Hidden fields do not affect the appearance of the page that is presented to the user. Instead, they store fixed names and values that are sent unchanged to the server, regardless of user input. Hidden fields are typically used for three purposes.

First, they are one method of tracking users as they move around within a site (see Section 9.1, "The Need for Session Tracking"). Servlet authors typically rely on the servlet session tracking API (Section 9.2) rather than attempting to implement session tracking at this low level.

Second, hidden fields are used to provide predefined input to a server-side program when a variety of static HTML pages act as front ends to the same program on the server. For example, an on-line store might pay commissions to people who refer customers to their site. In this scenario, the referring page could let visitors search the store's catalog by means of a form, but embed a hidden field listing its referral ID.

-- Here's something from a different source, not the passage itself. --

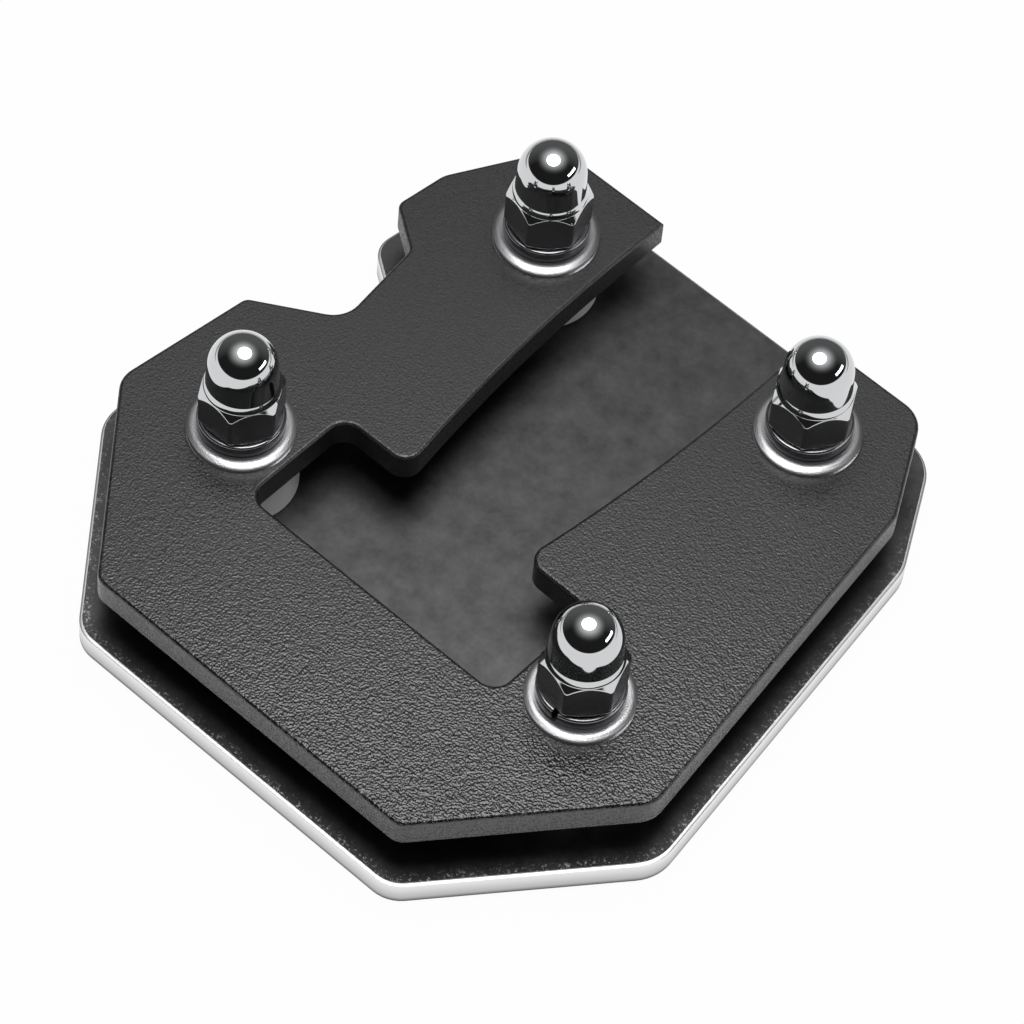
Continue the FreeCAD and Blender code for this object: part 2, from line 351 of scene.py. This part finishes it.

Third, hidden fields are used to store contextual information in pages that are dynamically generated. For example, in the order confirmation page of the on-line store developed in Section 9.4, each row in the table corresponds to a particular item being ordered (see Figure 9–6). The user can modify the number of items ordered, but there is no visible form element that stores the item ID. So, a hidden form is used (see Listing 9.5).

HTML Element:

<INPUT TYPE="HIDDEN" NAME="..." VALUE="..."> (No End Tag)

Attributes:

NAME (required), VALUE


This element stores a name and a value, but no graphical element is created in the browser. The name/value pair is added to the form data when the form is submitted. For instance, with the following example, itemID=hall001 will always get sent with the form data.

<INPUT TYPE="HIDDEN" NAME="itemID" VALUE="hall001">

Note that the term "hidden" does not mean that the field cannot be discovered by the user, since it is clearly visible in the HTML source. Because there is no reliable way to "hide" the HTML that generates a page, authors are cautioned not to use hidden fields to embed passwords or other sensitive information.